With this strategy, numbers on feather now looks better, and so does my dual-core Macbook:
$ time env GHCRTS=-N1 ./pugs -e 'my @x = 1..50000; @x.>>sqrt'
real 0m5.204s
user 0m5.093s
sys 0m0.088s$ time env GHCRTS=-N2 ./pugs -e 'my @x = 1..50000; @x.>>sqrt'
real 0m3.404s
user 0m3.937s
sys 0m0.107s
Note that it's now taking more user-time than real-time, which means SMP is doing its job correctly.
The profiler seems to point to GC performance as the major factor preventing true linear scalability, which GHC 6.8 will address by having a true multithreaded GC implementation. It'll be fun to try this little experiment again once it arrives. :-)

Have you tried doing that with TMVars, for locklessness?

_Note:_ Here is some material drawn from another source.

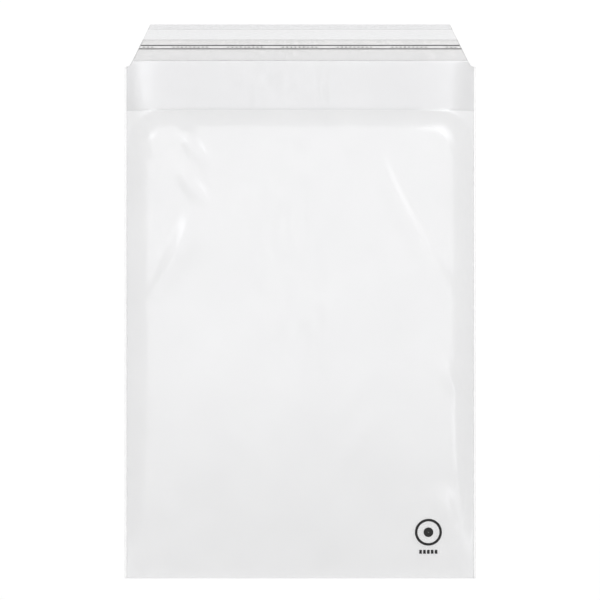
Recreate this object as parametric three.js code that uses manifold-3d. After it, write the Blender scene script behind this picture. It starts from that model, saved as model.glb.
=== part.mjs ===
// Clear self-seal bag, lying on its back as an empty bag does, in millimetres.
// X runs across the bag, Y from the bottom fold to the flap's tip, and Z up from the surface it lies on.
// One web of clear film is folded at the bottom, hemmed inside the mouth and turned over at the flap's tip.
// Its two sides are heat welded. The flap carries a strip of adhesive under a peel-off liner.
import * as THREE from "three";
import { mergeVertices } from "three/addons/utils/BufferGeometryUtils.js";
import Module from "manifold-3d";

const wasm = await Module();
wasm.setup();

// Driving dimensions
const film = 0.1; // gauge of the film
const bagWidth = 240;
const pocketLength = 350; // bottom fold to the shoulders of the die cut
const lipLength = 3.5; // shoulders to the edge of the mouth
const flapLength = 25.3; // edge of the mouth to the flap's tip
const flapTipWidth = 205;
const shoulderWidth = 3.3; // ledge that the die cut leaves on each side of the flap
const shoulderRound = 2.4; // length of the curve from the ledge into the flap's side
const hemDepth = 33.8; // film turned inside the mouth
const tipHem = 3.7; // film turned over at the flap's tip
const plyGap = 0.05; // air left between plies that are pressed together
const weldWidth = 1.8;
const weldBead = 0.1; // how far the bead stands out from the plies it joins
const mouthGape = 8; // how far the mouth stands open in the middle
const archPower = 4; // shape of the open mouth's arch, where 2 is a parabola and more is flatter on top
const puff = 4; // further rise of the pocket, from the air left in it
const puffSide = 14; // width of the puffed pocket's rounded border along the welds
const puffTop = 18; // and its width below the hem
const footLength = 140; // stretch over which the front rises from the bottom fold
const adhesive = 0.1; // thickness of the adhesive strip
const adhesiveWidth = 8;
const liner = 0.1; // thickness of the release liner
const linerWidth = 14.8;
const linerInset = 0.3; // from the mouth's edge to the liner
const adhesiveInset = 0.4; // from the liner's upper edge to the adhesive, which leaves a tab to peel below it

// Creases that the trapped air leaves in the front. Each point is a distance in from the side of the bag
// and a distance below the mouth's edge.
const creases = [
  { side: -1, from: [46, 49], bend: [51, 58], to: [60, 70], height: 1, reach: 7 },
  { side: -1, from: [44, 72], bend: [50, 86], to: [63, 100], height: 1.1, reach: 7 },
  { side: -1, from: [49, 108], bend: [39, 129], to: [23, 155], height: 1.5, reach: 11 },
  { side: 1, from: [67, 58], bend: [52, 103], to: [16, 155], height: 1.3, reach: 9 },
  { side: 1, from: [26, 207], bend: [22, 215], to: [13, 222], height: 0.9, reach: 7 },
  { side: 1, from: [21, 293], bend: [18, 302], to: [16, 314], height: 0.8, reach: 9 },
];

// Places worked out from them
const halfWidth = bagWidth / 2;
const mouthY = pocketLength + lipLength;
const hemY = mouthY - hemDepth;
const tipY = mouthY + flapLength;
const plyStep = film + plyGap;
const backZ = film / 2;
const frontZ = backZ + 2 * plyStep; // the front's middle where it is welded
const weldInner = halfWidth - weldWidth;
const weldHeight = frontZ + film / 2 + weldBead;

// Steps of the web's mesh
const panelColumns = 36;
const foldRows = 4;
const panelRows = 46;
const hemRows = 5;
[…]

Posted by: Julian Morrison | 2006.10.22 at 08:21 PM
Julian: Just spent smoe time trying it (newEmptyTMVarIO, putTMVar, takeTMVar), but it's 5% slower...
Posted by: Audrey Tang | 2006.10.22 at 11:27 PM
There are no "locks" per say here, so no reason to use TMVars. The only thing the MVars are used for here is to cause the consumer to block until the producer is done with all of the elements (which could be achieved by TMVars, but more expensively, at no improvement).
I also suggested (it seems I forgot to do "reply all" so it was off list) wrapping the takeMVar in unsafeInterleaveIO. This would allow you to, say, retrieve the result of element x while element y is still being computed (assuming x/=y and x is finished) since the blocking is deferred until you actually try to use the elements in the list. This may speed up some things since you can start consuming the list before all the computatinos are done.
Posted by: Sebastian Sylvan | 2006.10.22 at 11:28 PM